The negotiation playbook.
When pushing back on a morality clause:
- Don't refuse the clause. Brands need reputational protection. Refusing the clause entirely signals you don't understand the deal.
- Lead with the materiality threshold and the cure period. Two amendments that most brands accept without significant argument.
- Add the protected-conduct carve-outs. Be explicit about what categories of speech and conduct are not within scope.
- Negotiate financial consequences last. Once the trigger and process are improved, the clawback discussion becomes easier.
- Insist on reverse-morality. If the brand's reputation can damage the creator, the creator should have equivalent termination rights.
The wider creator legal stack.
A negotiated morality clause is one element of a properly built creator legal stack. The other essential pieces:
- NMC/MRO Influencer Licence — legally required for any UAE-based creator monetising content.
- Brand-deal master template — with negotiated morality, exclusivity, scope, usage, IP and termination provisions standard across all deals.
- Image-rights structure — offshore vehicle holding commercial rights, typically saving 25-40% of long-term commercial revenue.
- Content-protection framework — copyright, trademark, parody, right of publicity.

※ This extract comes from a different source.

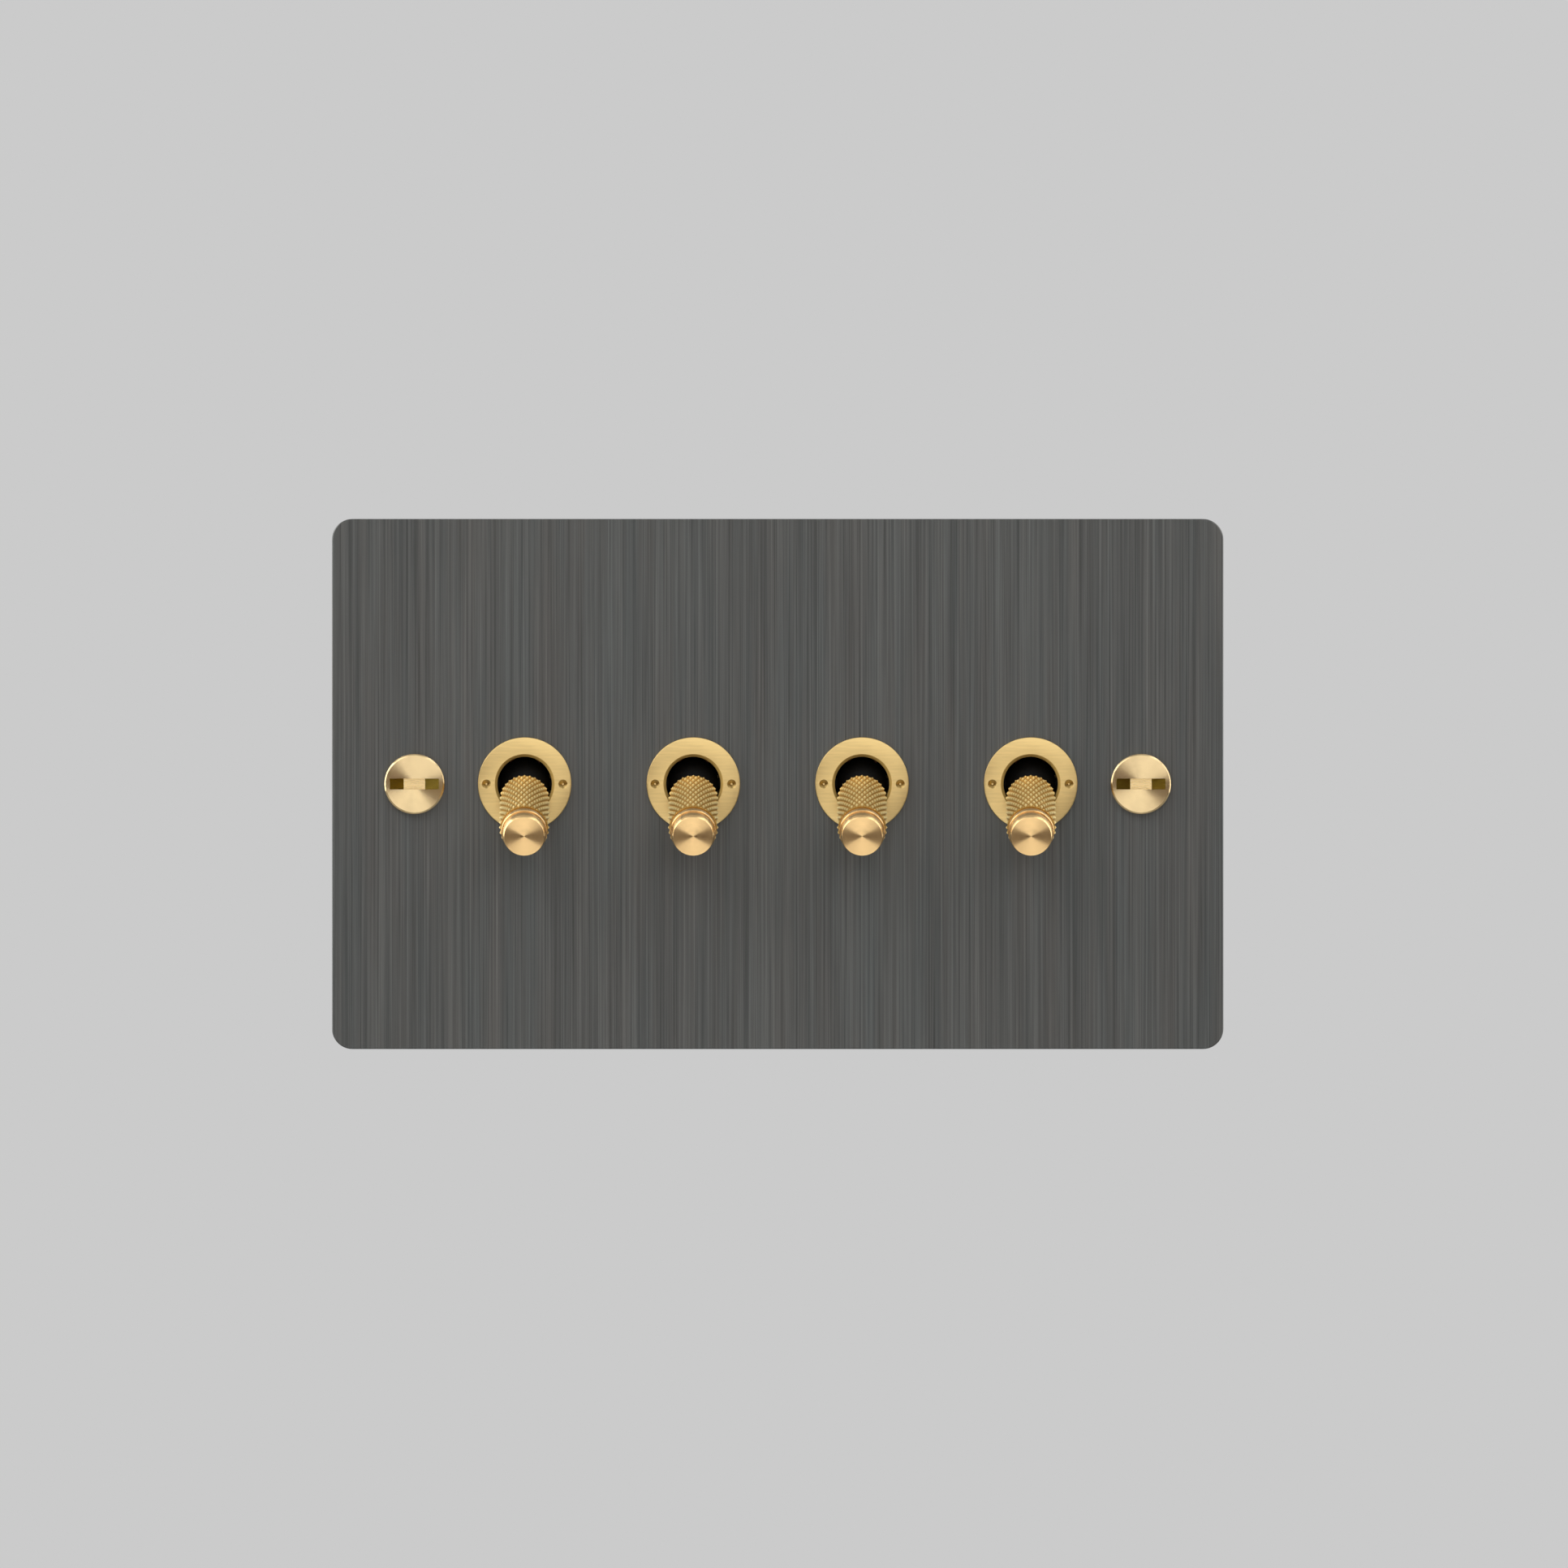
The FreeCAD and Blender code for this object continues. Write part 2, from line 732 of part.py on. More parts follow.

- Crisis-response protocol — pre-agreed escalation and response framework for genuine reputation events.
Conclusion.
Morality clauses are the single most-disputed clause in brand-deal contracts and the one most commonly signed without negotiation. The five amendments — objective standard, materiality threshold, protected carve-outs, cure period, limited financial consequences — transform the clause from a liability into a manageable commercial provision. Neo Legal negotiates these as standard for creators and athletes across UAE and international brand portfolios.